Al contrario, i profitti e la quota capitale sono in aumento. Questo potrebbe legittimare a pensare che la perdita di competitività non sia tanto dovuta ad un saggio del salario che saliva troppo o che scendeva meno velocemente della produttività del lavoro (visto che per es. in Italia i salari reali scendono mentre la produttività sale) quanto, piuttosto, ad un saggio di profitto (il capitale nel lungo periodo perde produttività, mentre i profitti sono rimasti e poi, dopo la crisi, tornati a livelli elevati, per es. negli USA) che scendeva meno velocemente della produttività del capitale.

Quindi, quello che potrebbe aver contribuito – sottolineiamo il condizionale – alla perdita di competitività, più che lavoratori con troppe pretese salariali, potrebbe essere anche una questione di profitti troppo alti, a tutti i costi ed in periodi troppo brevi.

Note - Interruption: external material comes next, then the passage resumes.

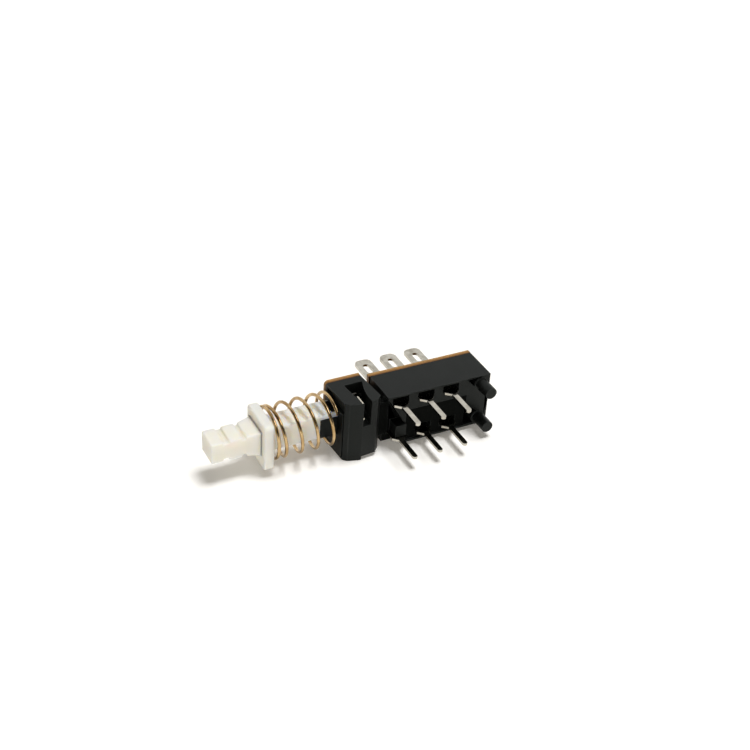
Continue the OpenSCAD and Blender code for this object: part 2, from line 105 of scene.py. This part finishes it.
def new_group(name, inputs, outputs):
    """An empty shader group with named inputs and outputs, and its two end nodes."""
    group = bpy.data.node_groups.new(name, "ShaderNodeTree")
    for label, kind, value in inputs:
        made = group.interface.new_socket(name=label, in_out="INPUT", socket_type=kind)
        if value is not None:
            made.default_value = value
    for label, kind in outputs:
        group.interface.new_socket(name=label, in_out="OUTPUT", socket_type=kind)
    return group, group.nodes.new("NodeGroupInput"), group.nodes.new("NodeGroupOutput")


def new_material(name):
    """A material with its Principled BSDF."""
    material = bpy.data.materials.new(name)
    material.use_nodes = True
    return material, material.node_tree, material.node_tree.nodes["Principled BSDF"]


def put_group(tree, group, **values):
    """A node group placed in a material with its own values."""
    placed = tree.nodes.new("ShaderNodeGroup")
    placed.node_tree = group
    for key, value in values.items():
        placed.inputs[key.replace("_", " ")].default_value = value
    return placed


def two_tones(tree, mask, low, high):
    """Mixes two colours by a mask."""
    mix = add(tree, "ShaderNodeMix", data_type="RGBA")
    tree.links.new(mask, mix.inputs["Factor"])
    mix.inputs["A"].default_value = (*low, 1)
    mix.inputs["B"].default_value = (*high, 1)
    return mix.outputs["Result"]


# moulded grain: fine specks, slow clouds, and the polish of rounded edges
moulded_grain, into, out = new_group(
    "moulded grain",
    [("Speck size", "NodeSocketFloat", 0.00006), ("Cloud size", "NodeSocketFloat", 0.004), ("Polish", "NodeSocketFloat", 0.5)],
    [("Specks", "NodeSocketFloat"), ("Clouds", "NodeSocketFloat"), ("Edge", "NodeSocketFloat")])
where = add(moulded_grain, "ShaderNodeTexCoord").outputs["Object"]
per_speck = add(moulded_grain, "ShaderNodeMath", {0: 1.0, 1: into.outputs["Speck size"]}, operation="DIVIDE")
per_cloud = add(moulded_grain, "ShaderNodeMath", {0: 1.0, 1: into.outputs["Cloud size"]}, operation="DIVIDE")
specks = add(moulded_grain, "ShaderNodeTexNoise", {"Vector": where, "Scale": per_speck.outputs[0], "Detail": 2.0, "Roughness": 0.6})
clouds = add(moulded_grain, "ShaderNodeTexNoise", {"Vector": where, "Scale": per_cloud.outputs[0], "Detail": 4.0, "Roughness": 0.62})
rounded_edge = add(moulded_grain, "ShaderNodeAttribute", attribute_name="edge", attribute_type="GEOMETRY")
broken = add(moulded_grain, "ShaderNodeMapRange", {"Value": clouds.outputs["Fac"], "From Min": 0.35, "From Max": 0.65})
edge_mask = add(moulded_grain, "ShaderNodeMath", {0: rounded_edge.outputs["Fac"], 1: broken.outputs["Result"]}, operation="MULTIPLY")
polished = add(moulded_grain, "ShaderNodeMath", {0: edge_mask.outputs[0], 1: into.outputs["Polish"]}, operation="MULTIPLY")
moulded_grain.links.new(specks.outputs["Fac"], out.inputs["Specks"])
moulded_grain.links.new(clouds.outputs["Fac"], out.inputs["Clouds"])
moulded_grain.links.new(polished.outputs[0], out.inputs["Edge"])

black_plastic, tree, surface = new_material("black moulded nylon")
grain = put_group(tree, moulded_grain, Speck_size=0.00007, Cloud_size=0.0035, Polish=0.8)
body_tone = two_tones(tree, grain.outputs["Clouds"], (0.003, 0.0033, 0.003), (0.006, 0.0065, 0.0058))
worn_tone = add(tree, "ShaderNodeMix", {"A": body_tone, "B": (0.03, 0.032, 0.031, 1), "Factor": grain.outputs["Edge"]}, data_type="RGBA")
tree.links.new(worn_tone.outputs["Result"], surface.inputs["Base Color"])
gloss = add(tree, "ShaderNodeMapRange", {"Value": grain.outputs["Clouds"], "From Min": 0.3, "From Max": 0.7, "To Min": 0.38, "To Max": 0.48})
tree.links.new(gloss.outputs["Result"], surface.inputs["Roughness"])
bump = add(tree, "ShaderNodeBump", {"Height": grain.outputs["Specks"], "Strength": 0.35, "Distance": 0.00002})
tree.links.new(bump.outputs["Normal"], surface.inputs["Normal"])
surface.inputs["Specular IOR Level"].default_value = 0.16
surface.inputs["Specular Tint"].default_value = (0.9, 1.0, 0.95, 1)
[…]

Il problema nella perdita di produttività e competitività, pertanto, non sarebbe dovuta a lavoratori subordinati indolenti che pretendono salari troppo alti rispetto alla loro produttività; bensì una propensione al profitto troppo elevata rispetto alla produttività del capitale. Pertanto, potrebbe essere la troppa avidità di profitto il limite; e non le eccessive pretese salariali.